The main reason why this happens is that expanding an electricity grid is extremely expensive, and normally in a developing country money is not an abundant resource. Although it is true that little by little these countries are expanding their electricity networks and reaching more cities, it is very difficult for these electricity grids to reach the remote areas of the country, since it is not profitable to make a large investment to deploy an infrastructure that it’s only going to serve a relatively small community.
As a result, many of these remote communities have no access to electricity. Some communities, at best, would have access to electricity thanks to a diesel generator, a solution that is expensive and polluting.
But with the recent decline in the prices of solar panels and batteries, the situation is changing rapidly, and a new way to electrify remote communities is emerging: this is what is known as a “microgrid”. It is estimated that by 2030, at least 150 million people will gain access to electricity thanks to this solution.
How do microgrids work?
In general, microgrids are used in these remote communities usually consist of solar panels, batteries, and a diesel generator; they usually work like this:
- During the day, the solar panels cover the demand for electricity and charge the batteries.

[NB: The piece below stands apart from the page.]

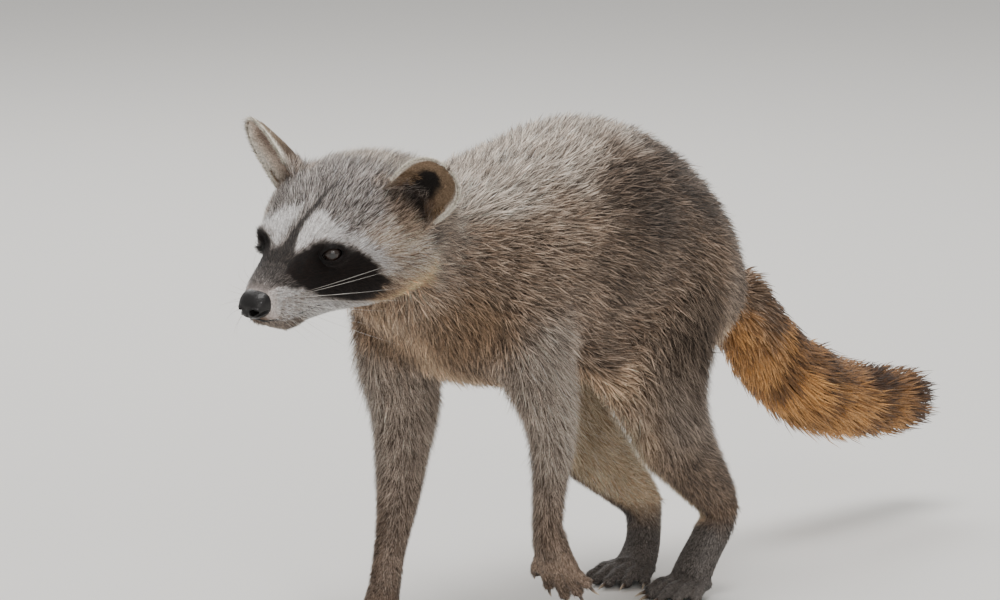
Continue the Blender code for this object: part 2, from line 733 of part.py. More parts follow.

- At night, batteries meet the demand for electricity.
- In case there is no sun (either because it is night, or because the day is cloudy), and that the batteries are exhausted, the diesel generator goes into operation so that the community can continue to have access to electricity.
This way, communities have access to electricity 24 hours a day, in a totally reliable way. Normally, with this type of systems, it can be achieved that 80-90% of the electricity is of renewable origin, while the other 10-20% is covered by the diesel generator.
Fig. 2. Operation diagram of a microgrid. Source: USAID.
And how expensive is the electricity produced by these systems?
Although the price of electricity produced by microgrids varies greatly depending on the project, in general the price of electricity generated by a microgrid with the characteristics mentioned above has a price between 0.25 and 0.40 € per kWh. However, many governments in developing countries support these systems through subsidies (as it is much more economical to support these systems than to carry out extensions of the existing electricity grid). When this type of support exists, the consumers in the communities end up paying between 0.05 and 0.10 € per kWh – but it should be taken into account that this type of support does not always exist.
To put these quantities into perspective, in Europe, the price of one kWh is approximately 0.10 to 0.15 €. Compared to this amount, the price of electricity generated by a microgrid is expensive. However, it should be kept in mind that if a diesel generator was used for the generation of electricity (instead of a microgrid with renewables) the price of electricity would be around 0.40 to 0.60€ per kWh. This means that in general, microgrids are the best way for remote communities to have access to electricity, and the improvements in quality of life and economic development associated with it.
Despite this, I think it is important to reflect on the fact that it is not fair that electricity is cheaper in developed countries (where we have more money) than in developing countries. From SbE, we hope that the price of electricity produced by microgrids will continue to fall, so that electricity is accessible to everyone.